Les dhimmis sont des Untermenschen version orientale, dont l’existence est tolérée par l’islam en échange d’un impôt, rançon de leur infériorité, de lois dérogatoires et de persécutions quotidiennes. Par ordre d’apparition à l’image, les Juifs tiennent le casting depuis Mahomet : « Ibn Omar a déclaré avoir entendu le Messager d’Allah (bénédiction et salut soient sur lui) dire : “Vous combattrez les juifs et aurez le dessus sur eux de sorte que la pierre dira : ô musulman ! Voici un juif caché derrière moi. viens le tuer” (rapporté par al-Boukhari, n° 3593). D’après le même Ibn Omar, le Messager d’Allah (bénédiction et salut soient sur lui) a dit : “Les Juifs vous combattront et vous aurez le dessus sur eux au point que la pierre dira : ô musulman ! viens tuer ce juif qui se cache derrière moi” (rapporté par Ahmad et par at-Tirmidhi et qualifié par ce dernier de « beau et authentique »)[9].
Les chrétiens sont médaille d’argent en dhimmitude
Le 12 décembre 2023, en République islamique de Mauritanie, 15 dirigeants chrétiens et leurs familles ont été arrêtés. La communauté chrétienne y est faible d’un petit millier de personnes. L’article 306 du code pénal mauritanien sanctionne l’apostasie de mort, une peine qui peut être commuée si l’accusé se repent. La diffusion d’une vidéo de baptême avait donné lieu à ces arrestations et à des incitations au meurtre : « Il faut tuer ceux qui prêchent le christianisme, les chrétiens n’ont pas leur place en Mauritanie.[10] »

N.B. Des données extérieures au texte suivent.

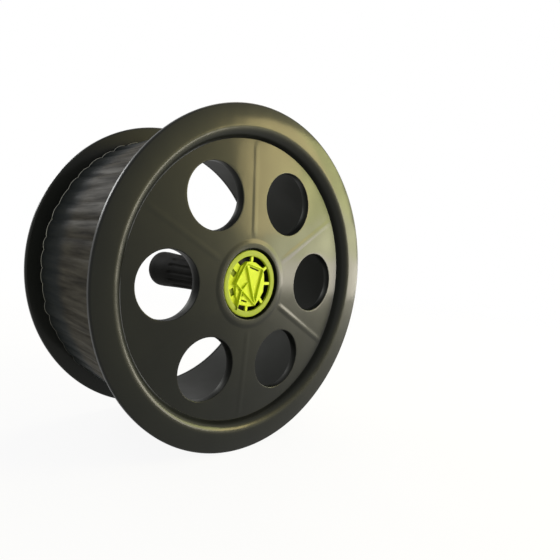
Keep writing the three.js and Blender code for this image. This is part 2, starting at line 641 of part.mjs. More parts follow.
// Ring with a skirt, and in it a plate with straight sides, on spokes with windows between them.
// A lower panel closes the windows at the left.
function hubCap() {
  const outerRadius = HUB_RADIUS - CAP_GAP;
  const ringInner = outerRadius - CAP_RING_WIDTH;
  const ringMiddle = outerRadius - CAP_RING_WIDTH / 2;
  const plateY = capY + CAP_PLATE_DROP;
  const plateBackY = plateY + CAP_PLATE_THICKNESS;
  const ring = revolve([
    [ringInner, capY],
    [outerRadius - CAP_CHAMFER, capY],
    [outerRadius, capY + CAP_CHAMFER],
    [outerRadius, capY + CAP_DEPTH],
    [outerRadius - CAP_SKIRT_WALL, capY + CAP_DEPTH],
    [outerRadius - CAP_SKIRT_WALL, capY + CAP_RING_THICKNESS],
    [ringInner, capY + CAP_RING_THICKNESS],
  ], CAP_FACETS);
  const plateRadius = CAP_PLATE_APOTHEM / Math.cos(Math.PI / CAP_PLATE_SIDES);
  const plateOutline = regularPolygon(plateRadius, CAP_PLATE_SIDES, CAP_PLATE_ANGLE);
  const plate = prism(polygon(plateOutline), plateY, plateBackY);
  const spokeSection = polygon([
    new THREE.Vector2(-CAP_SPOKE_WIDTH / 2, plateY),
    new THREE.Vector2(CAP_SPOKE_WIDTH / 2, plateY),
    new THREE.Vector2(CAP_SPOKE_WIDTH / 2, plateBackY),
    new THREE.Vector2(-CAP_SPOKE_WIDTH / 2, plateBackY),
  ]);
  const spokes = CAP_SPOKE_ANGLES.map(degrees => (
    bar(spokeSection, polar(CAP_RING_WIDTH, degrees), polar(ringMiddle, degrees))
  ));
  const [panelStart, panelEnd] = CAP_PANEL_ANGLES;
  const panelArc = regularPolygon(ringMiddle, CAP_FACETS, 0).filter((_, k) => {
    const degrees = k * 360 / CAP_FACETS;
    return degrees >= panelStart && degrees <= panelEnd;
  });
  const panelFoot = [polar(CAP_RING_WIDTH, panelEnd), polar(CAP_RING_WIDTH, panelStart)];
  const panelShape = polygon([...panelArc, ...panelFoot]);
  const panel = prism(panelShape, capY + CAP_PANEL_DROP, capY + CAP_RING_THICKNESS);
  const slotSection = polygon([
    new THREE.Vector2(-CAP_SLOT_WIDTH / 2, capY - CAP_RIB_HEIGHT - OVERSHOOT),
    new THREE.Vector2(CAP_SLOT_WIDTH / 2, capY - CAP_RIB_HEIGHT - OVERSHOOT),
    new THREE.Vector2(CAP_SLOT_WIDTH / 2, plateBackY + OVERSHOOT),
    new THREE.Vector2(-CAP_SLOT_WIDTH / 2, plateBackY + OVERSHOOT),
  ]);
  const slots = CAP_SLOTS.map(([from, to]) => (
    bar(slotSection, new THREE.Vector2(...from), new THREE.Vector2(...to))
  ));
  const body = join([ring, plate, ...spokes, panel, ...capRibs()]);
  return piece('hub_cap', toGeometry(body.subtract(join(slots))), 'lime');
}

// ---- Assembly -----------------------------------------------------------------------------------
const drum = new THREE.Group();
drum.add(frontFlange(), rearFlange(), drumBarrel(), flutedLiner());
drum.add(bearingCarrier(), retainingClip(), hubCap());

const hub = new THREE.Group();
hub.add(ballBearing('front_bearing', frontBearingY), ballBearing('rear_bearing', rearBearingY));

const handle = new THREE.Group();
handle.add(spindleBolt(), bearingSpacer(), lockNut());
handle.add(washer('head_washer', headWasherY), washer('handle_washer', handleWasherY));
handle.add(washer('nut_washer', nutWasherY));
handle.add(handleCore(), handleGrip(), handleEndCap());

const reel = new THREE.Group();
reel.add(drum, hub, handle);

export default reel;
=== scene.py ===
"""Looks of a hand-held wire reel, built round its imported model.

The reel lies along Y, its holed front looks towards -Y, and it stands on two rims. Everything
is in metres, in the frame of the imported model. Sizes are written in millimetres.
"""

import logging
from dataclasses import dataclass
from enum import Enum
from functools import cache
from typing import Any, ClassVar

import bmesh
import bpy
import numpy as np
from mathutils import Matrix, Vector


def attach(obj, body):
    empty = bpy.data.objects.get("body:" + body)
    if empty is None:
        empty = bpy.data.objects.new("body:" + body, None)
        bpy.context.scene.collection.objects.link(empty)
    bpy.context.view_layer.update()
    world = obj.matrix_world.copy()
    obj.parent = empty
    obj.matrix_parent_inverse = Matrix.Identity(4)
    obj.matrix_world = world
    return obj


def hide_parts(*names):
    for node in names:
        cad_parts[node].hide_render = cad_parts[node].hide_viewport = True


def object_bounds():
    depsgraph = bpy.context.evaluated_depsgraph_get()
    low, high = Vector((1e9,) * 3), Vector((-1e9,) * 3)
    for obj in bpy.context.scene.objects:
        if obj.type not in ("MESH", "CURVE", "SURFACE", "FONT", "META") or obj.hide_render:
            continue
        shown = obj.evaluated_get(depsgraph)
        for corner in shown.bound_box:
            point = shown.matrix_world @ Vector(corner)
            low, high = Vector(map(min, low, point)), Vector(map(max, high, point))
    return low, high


MM = 0.001
TAU = 2 * np.pi
WAVE_PERIOD = 0.314  # metres between the wave texture's bands at a scale of 1
CAMERA_PLACE = (-0.21109, -0.28368, 0.03091)
CAMERA_AXES = (
    (0.78787, -0.61271, 0.06200),
    (0.01871, 0.12444, 0.99205),
    (-0.61556, -0.78045, 0.10951),
)
CAMERA_LENS = 30.19
CAMERA_SHIFT = (0.1161, 0.0122)
FRONT_MIDDLE = (0, -0.0575, 0)

Material = bpy.types.Material
Point = tuple[float, float]
Socket = bpy.types.NodeSocket

log = logging.getLogger("wire_reel")
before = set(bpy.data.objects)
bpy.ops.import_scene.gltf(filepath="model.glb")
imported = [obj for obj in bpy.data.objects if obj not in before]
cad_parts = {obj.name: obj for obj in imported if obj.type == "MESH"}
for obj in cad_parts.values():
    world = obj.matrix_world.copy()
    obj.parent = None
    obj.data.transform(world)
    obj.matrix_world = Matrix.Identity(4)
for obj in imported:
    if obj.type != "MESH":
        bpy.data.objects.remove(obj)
CAD_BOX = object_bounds()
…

Entre le 23 et le 26 décembre 2023, des milices de l’ethnie Fulani ont attaqué des communautés chrétiennes de l’État du Plateau, au Nigeria. Le bilan des « Autres » varie entre 148 et 195 morts, 300 blessés et des milliers de personnes déplacées.[11]
Le 12 janvier 2024, au Soudan, des extrémistes musulmans appartenant aux milices du Rapid Support Forces (RSF) ont mis le feu à une église à Wad Medani.. … « Les chrétiens du Soudan sont de plus en plus souvent pris pour cible », a déclaré le pasteur de cet édifice, membre de l’Église évangélique presbytérienne. Dans l’édition 2024 de la liste de surveillance mondiale rédigée par Open Doors, l’association qui défend les chrétiens en danger, le Soudan est classé n° 8 des pays où il est le plus dangereux de croire en Jésus[12].

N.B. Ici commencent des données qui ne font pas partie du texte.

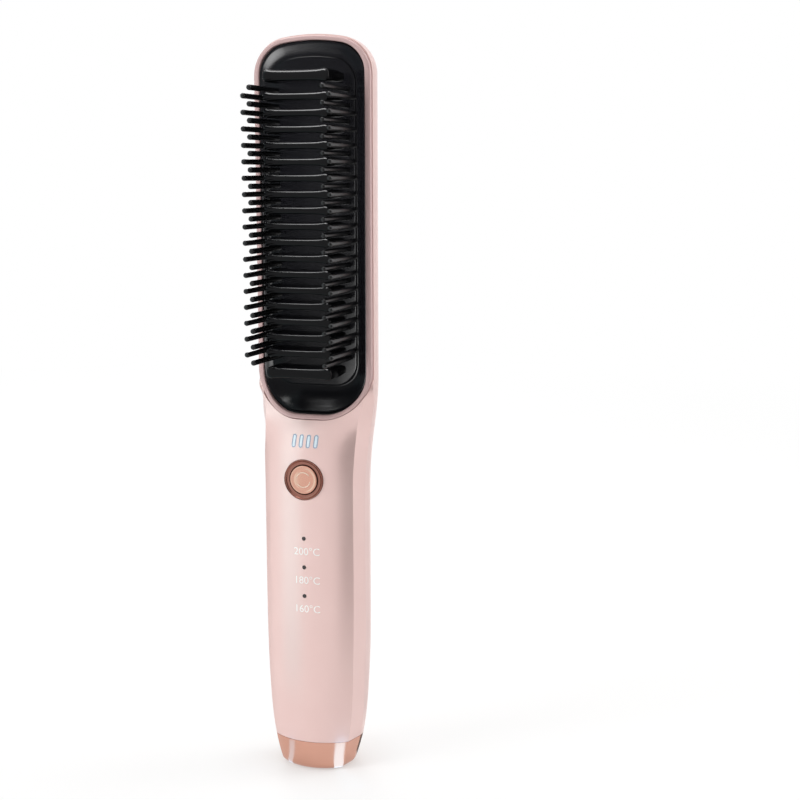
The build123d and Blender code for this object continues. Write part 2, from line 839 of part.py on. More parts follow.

Le 21 janvier 2024, au Nigeria, les survivants d’une attaque brutale, qui a duré quatre jours et a coûté la vie à plus de 200 chrétiens, ont été transférés dans des camps de réfugiés où ils manquent de tout. Un de ces camps, dans le comté de Barkin Ladi, abrite plus de mille personnes sans nourriture ni accès à l’eau potable.[13]
En France, on n’en est pas encore là : les Juifs, les Blancs et les chrétiens tués pour ce qu’ils sont tombent en plus petits groupes que les chrétiens d’Afrique et d’Orient, régions où on ne trouve des Juifs que dans le minuscule État d’Israël.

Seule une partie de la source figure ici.